"Tehran to Miami" is a one-of-a-kind memoir that follows the story of Donya, a woman suffering religious persecution in 1980's Iran. She will become an advocate for her entire generation, namely those growing up in the wake of the Islamic revolution of 1979 and the Iran-Iraq war of the 1980s.
This generation suffered immensely, weathering frequent scarcity of food, energy, and other essential resources. They were brainwashed in school and taught to hate the West. The new Iranian regime misrepresented the symbols of the Western lifestyle, morals, and political views to provoke hate, anger, and worst of all, resentment for European countries and especially America. In the case of Baha'is and converts to Christianity, they were subjected to systemic injustice and widespread discrimination.
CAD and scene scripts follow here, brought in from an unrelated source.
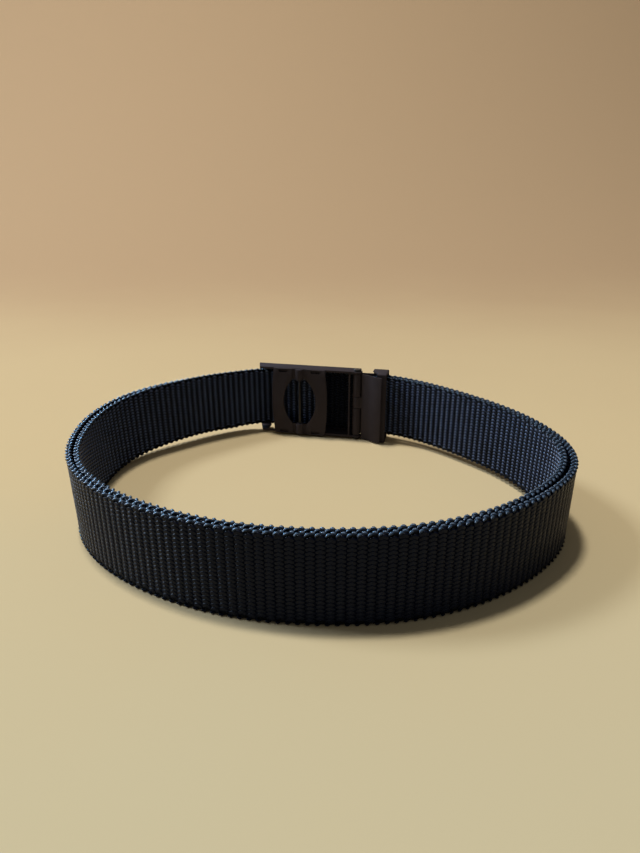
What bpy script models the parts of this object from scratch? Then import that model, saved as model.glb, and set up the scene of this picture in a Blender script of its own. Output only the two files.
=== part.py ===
"""Ribbed nylon belt, buckled into a double loop that stands on its lower edge.

Units in the tables are millimetres and +Z is up. The buckle is at the back (+Y), the plain
front of the loop is at -Y, and the origin is on the table under the middle of the loop.
Inside the buckle, u runs along the frame from its left end, v runs inward from the outer
face of the front plate towards the middle of the loop, and z is the height.
"""
import math

import bmesh
import bpy
import numpy as np
from mathutils import Vector

MM = 0.001
GAP = 0.3
CUT_OVER = 3.0      # how far a cutter runs past what it cuts
SINK = 0.05         # how far a joined piece starts inside its neighbour

# Webbing
STRAP_WIDTH = 35.0
STRAP_THICK = 2.5
RIB_PITCH = 3.3
RIB_DEPTH = 0.3
SCALLOP = 0.35
TIP_RADIUS = 14.0
ROUTE_SAMPLES = 4000

# Buckle place: outer left corner of the front plate, and its turn about Z
BUCKLE_X = -32.8
BUCKLE_Y = 96.2
BUCKLE_YAW = math.radians(-13.2)

# Front plate and rails
FRAME_LENGTH = 62.2
FRAME_LOW = 1.2
FRAME_HIGH = 41.4
FACE_THICK = 1.4
FACE_CHAMFER = 0.4
RAIL_THICK = 1.2
RAIL_DEPTH = 9.3
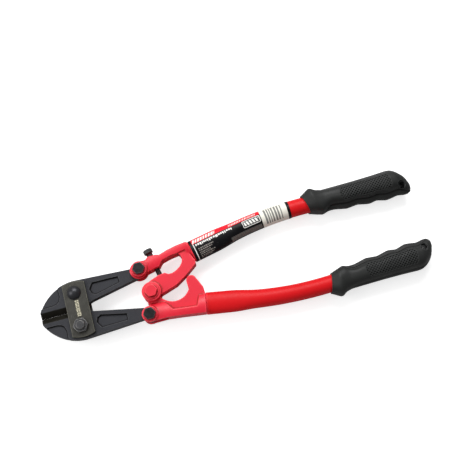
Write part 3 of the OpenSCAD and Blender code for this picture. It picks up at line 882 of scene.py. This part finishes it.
def make_screw():
    """The thumb screw from its tip: threaded shank, plain neck and ridged knob."""
    turn = np.linspace(0, 2 * math.pi, SCREW_SIDES, endpoint=False)
    c, s = math.cos(SCREW_LEAN), math.sin(SCREW_LEAN)

    def ring(t, radius):
        side_x, side_z = radius * np.cos(turn), radius * np.sin(turn)
        x = SCREW_TIP[0] + side_x * c - t * s
        y = SCREW_TIP[1] + side_x * s + t * c
        return np.stack([x, y, side_z], -1) * MM + np.array(ORIGIN)

    def thread(t):
        saw = np.abs((t / SCREW_PITCH - turn / (2 * math.pi)) % 1 - 0.5) * 2
        run_out = 1 - step_up(t, SHANK_TO - 1.5, SHANK_TO - 0.4)
        depth = THREAD_DEPTH * step_up(t, 0, 2 * TIP_ROUND) * run_out
        return SCREW_R - depth * saw - CHAMFER * (1 - step_up(t, 0, TIP_ROUND))

    def knurl(t):
        ridges = np.abs((turn * RIDGES / (2 * math.pi)) % 1 - 0.5) * 2
        edge_in = min(t - KNOB_FROM, KNOB_TO - t)
        return KNOB_R - RIDGE_DEPTH * ridges - CHAMFER * (1 - step_up(edge_in, 0, TIP_ROUND))

    neck = ((SHANK_TO, NECK_R - 0.05), (SHANK_TO + 0.1, NECK_R), (KNOB_FROM - 0.1, NECK_R))
    rings = [ring(0, 0.0)] + [ring(t, thread(t)) for t in np.arange(0, SHANK_TO, THREAD_STEP)]
    rings += [ring(t, radius) for t, radius in neck]
    rings += [ring(t, knurl(t)) for t in np.linspace(KNOB_FROM, KNOB_TO, KNOB_RINGS)]
    rings += [ring(KNOB_TO - back, radius) for back, radius in KNOB_END]
    mesh = lofted("screw", rings, flip=True)
    piece = welded("adjusting_thumb_screw", mesh, FINE_WELD)
    set_edge_values(piece.data, 1)
    finish_piece(piece, BLACK, "adjuster", "black_fastener", "adjusting_screw")


make_screw()

# ---------- Etched pattern on the top plate ----------

ETCH_FROM, ETCH_TO, ETCH_GAP, ETCH_SLANT = 7.4, -7.2, 0.42, 0.25
ETCH_PROUD, ETCH_T = 0.012, 0.03
DASH_HEIGHTS = (0.7, 1.2)
# Centre of each column, and its shortest and longest dash
COLUMNS = ((-0.9, (1.2, 1.7)), (0.95, (1.1, 1.6)))
BLOCK_FACES = ((0, 1, 2, 3), (7, 6, 5, 4), (0, 4, 5, 1), (1, 5, 6, 2), (2, 6, 7, 3), (3, 7, 4, 0))


def make_etching():
    """Two columns of short slanted dashes down the plate's middle, a little proud of the steel."""
    low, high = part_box("top_side_plate")
    top = high.z + ETCH_PROUD * MM
    middle_x = (low.x + high.x) / 2
    points, faces = [], []
    y = ETCH_FROM
    while y > ETCH_TO:
        height = dice.uniform(*DASH_HEIGHTS)
        widths = [dice.uniform(*span) for _, span in COLUMNS]
        for (column, _), width in zip(COLUMNS, widths):
            cx, cy = middle_x + column * MM, ORIGIN.y + y * MM
            half_w, half_h, slant = width / 2 * MM, height / 2 * MM, ETCH_SLANT * MM
            start = len(points)
            for z in (top, top - ETCH_T * MM):
                points += [(cx - half_w - slant, cy - half_h, z),
                           (cx + half_w - slant, cy - half_h, z),
                           (cx + half_w + slant, cy + half_h, z),
                           (cx - half_w + slant, cy + half_h, z)]
            faces += [tuple(start + i for i in face) for face in BLOCK_FACES]
        y -= height + ETCH_GAP
    mesh = bpy.data.meshes.new("etching")
    mesh.from_pydata(points, [], faces)
    piece = new_piece("etched_dashes", mesh)
    finish_piece(piece, ETCH, "side_plates", "plate_steel")


make_etching()
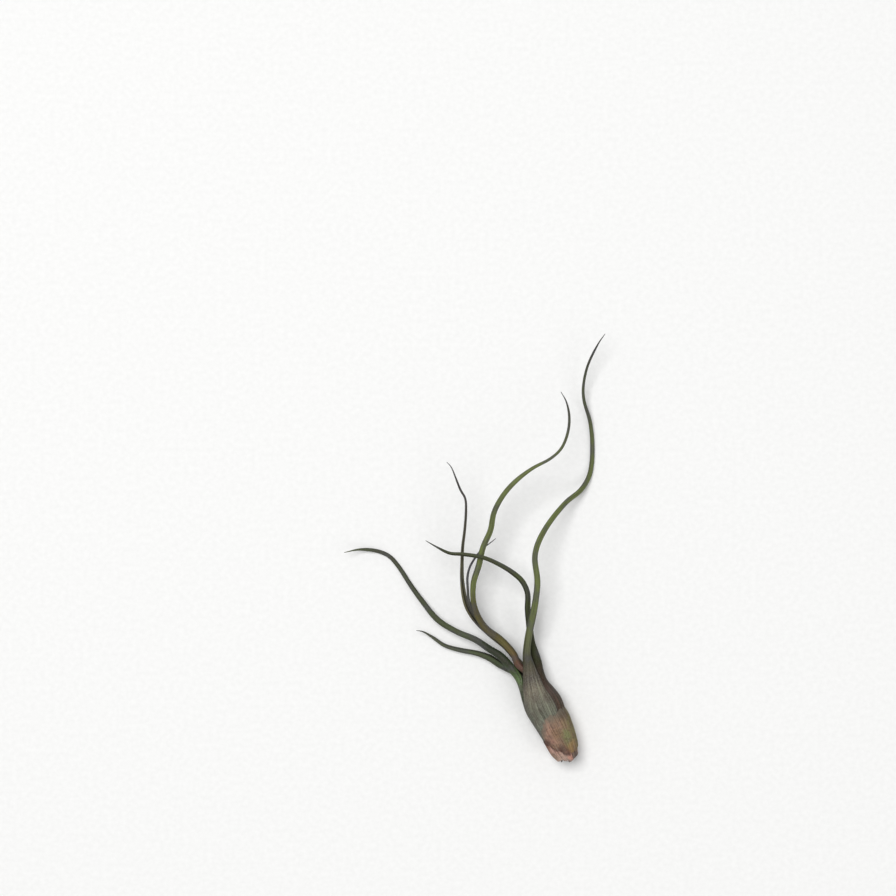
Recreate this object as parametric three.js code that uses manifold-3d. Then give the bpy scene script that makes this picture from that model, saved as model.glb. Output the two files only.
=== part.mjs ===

Iranian women were especially oppressed, being stripped of their rights by the Islamic Republic of Iran since the 1979 revolution. Women are compelled to wear the hijab, and are often stopped on the street, lashed in public, or imprisoned for their lack of a decent hijab. They are not granted divorce rights even in the case of cheating or abuse from their husbands. They can even be punished for taking a walk with a male friend or even for riding a bicycle in public.
This memoir tells previously untold stories about author Donya Ziraksari 's faith, family, and country. The pages will open the door to Persian homes during the 1980s and 1990s and reveal life under the oppressive government of the Islamic Republic of Iran.
"Tehran to Miami" was written with the intent of providing an honest account of those living in that place and time. Although it was a challenge to speak on behalf of an entire Iranian generation and capture all the difficulties that people faced and eventually adapted to, it is written in honor of religious minorities in Iran, who have been scared to practice their beliefs, fearing for their family's lives and future, before and after the revolution.
This book also honors the refugees around the world. As a refugee, Ziraksari too endured immense emotional distress, and she knows that other refugees around the world are facing the same—if not worse—emotional and physical distress; they are all longing for a better future.
This is the first memoir to present the myriad of Iranian cultures and traditions using accessible language and captivating stories from this incredibly turbulent time in history. It features prominently the difficulties experienced by the largest Iranian minority—women—and their navigation through the injustice of a male-dominated society.